WHAT IS ASKED: Reproduce each line of the material precisely.
>> start RAW DATA
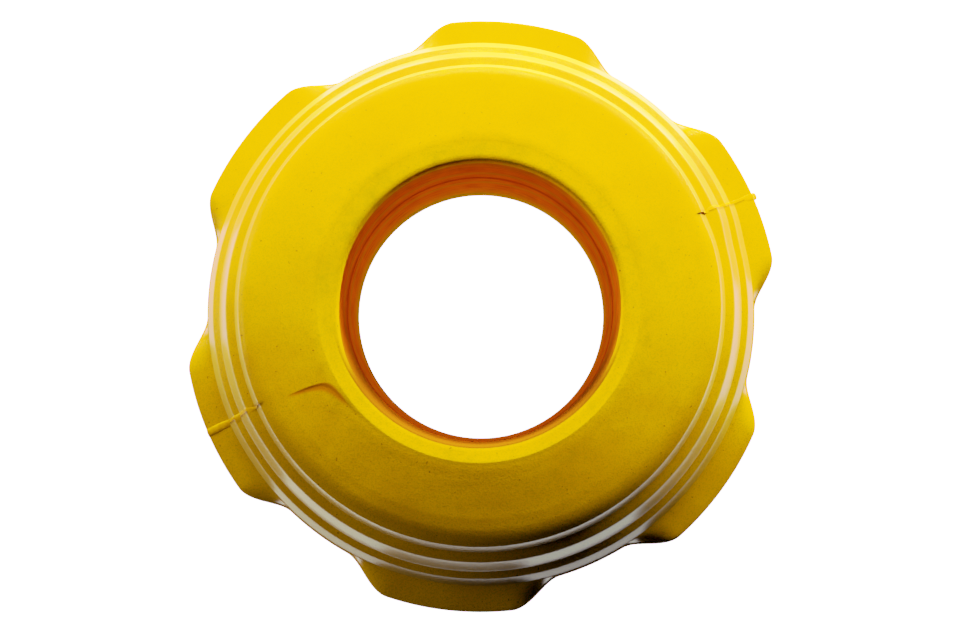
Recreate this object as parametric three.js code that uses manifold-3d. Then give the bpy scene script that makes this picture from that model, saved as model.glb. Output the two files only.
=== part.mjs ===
// A thick, domed grip ring with six lobes on its rim, lying on its rear rim.
// Millimetres, +Z up along the ring's axis. The origin is on the axis, at the level of the rear rim.
// Two half shells meet on the plane y = 0, so the joints lie on the lobes at +X and -X.

import * as THREE from "three";
import { mergeVertices } from "three/addons/utils/BufferGeometryUtils.js";
import Module from "manifold-3d";

const wasm = await Module();
wasm.setup();

// Driving dimensions.
const THICKNESS = 27;
const LOBE_RADIUS = 50;
const RIM_RADIUS = 46.2;
const BORE_RADIUS = 22.5;
const SLEEVE_WALL = 1.7;
const SLEEVE_END_INSET = 3.2;
const LIP_RELIEF = 0.1;
const LIP_DEPTH = 1.4;
const CLEARANCE = 0.3;
const JOINT_GAP = 0.3;

// Flat ring that the object rests on, one on each side.
const LAND_INNER_RADIUS = 24.0;
const LAND_OUTER_RADIUS = 25.0;

// The dome falls from the land to the first ridge as a power of the distance.
const DOME_STEPS = 4;
const DOME_POWER = 1.5;

// Three stepped ridges on the shoulder: [radius, height above mid-plane] of each crest and foot.
const RIDGES = [
  { crest: [37.7, 10.7], foot: [39.2, 8.7] },
  { crest: [40.4, 8.3], foot: [42.9, 4.9] },
  { crest: [43.8, 4.4], foot: [45.6, 2.4] },
];

// Lobes: a flat circular top with sloping ends, the joints passing through the middle of two.
const LOBE_COUNT = 6;
const LOBE_PITCH = 360 / LOBE_COUNT;
const LOBE_TOP_HALF_ANGLE = 15.5;
const LOBE_BASE_HALF_ANGLE = 20;
const LOBE_EDGE_HEIGHT = 1.5;
const LOBE_BAND_HEIGHT = 1.0;
const LOBE_EDGE_BEVEL = 0.5;
const RIM_EDGE_HEIGHT = 1.2;
const RIM_BAND_HEIGHT = 0.5;
const RIM_EDGE_BEVEL = 0.2;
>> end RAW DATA
OUTPUT BELOW:
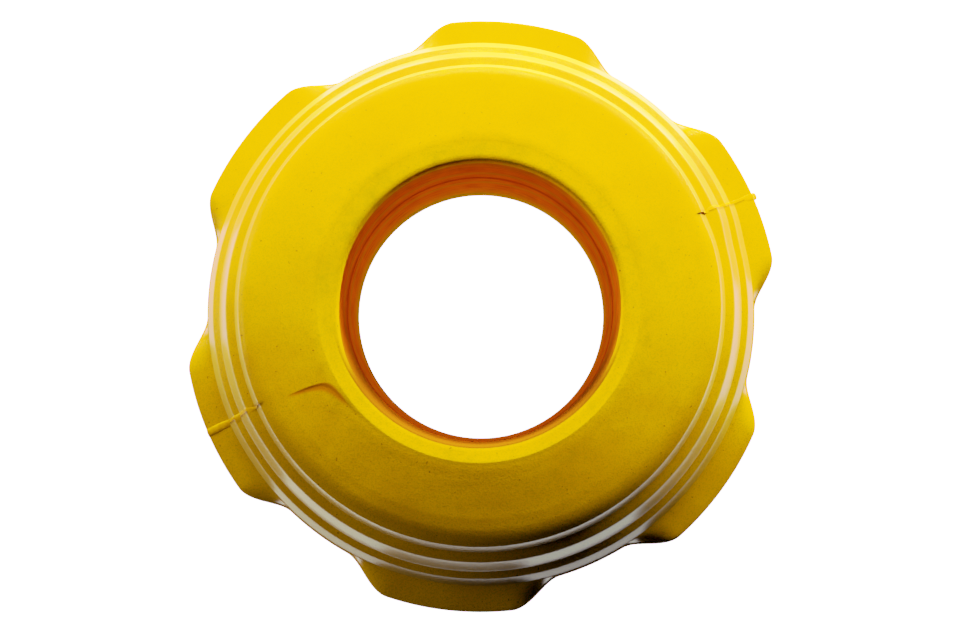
Recreate this object as parametric three.js code that uses manifold-3d. Then give the bpy scene script that makes this picture from that model, saved as model.glb. Output the two files only.
=== part.mjs ===
// A thick, domed grip ring with six lobes on its rim, lying on its rear rim.
// Millimetres, +Z up along the ring's axis. The origin is on the axis, at the level of the rear rim.
// Two half shells meet on the plane y = 0, so the joints lie on the lobes at +X and -X.

import * as THREE from "three";
import { mergeVertices } from "three/addons/utils/BufferGeometryUtils.js";
import Module from "manifold-3d";

const wasm = await Module();
wasm.setup();

// Driving dimensions.
const THICKNESS = 27;
const LOBE_RADIUS = 50;
const RIM_RADIUS = 46.2;
const BORE_RADIUS = 22.5;
const SLEEVE_WALL = 1.7;
const SLEEVE_END_INSET = 3.2;
const LIP_RELIEF = 0.1;
const LIP_DEPTH = 1.4;
const CLEARANCE = 0.3;
const JOINT_GAP = 0.3;

// Flat ring that the object rests on, one on each side.
const LAND_INNER_RADIUS = 24.0;
const LAND_OUTER_RADIUS = 25.0;

// The dome falls from the land to the first ridge as a power of the distance.
const DOME_STEPS = 4;
const DOME_POWER = 1.5;

// Three stepped ridges on the shoulder: [radius, height above mid-plane] of each crest and foot.
const RIDGES = [
  { crest: [37.7, 10.7], foot: [39.2, 8.7] },
  { crest: [40.4, 8.3], foot: [42.9, 4.9] },
  { crest: [43.8, 4.4], foot: [45.6, 2.4] },
];

// Lobes: a flat circular top with sloping ends, the joints passing through the middle of two.
const LOBE_COUNT = 6;
const LOBE_PITCH = 360 / LOBE_COUNT;
const LOBE_TOP_HALF_ANGLE = 15.5;
const LOBE_BASE_HALF_ANGLE = 20;
const LOBE_EDGE_HEIGHT = 1.5;
const LOBE_BAND_HEIGHT = 1.0;
const LOBE_EDGE_BEVEL = 0.5;
const RIM_EDGE_HEIGHT = 1.2;
const RIM_BAND_HEIGHT = 0.5;
const RIM_EDGE_BEVEL = 0.2;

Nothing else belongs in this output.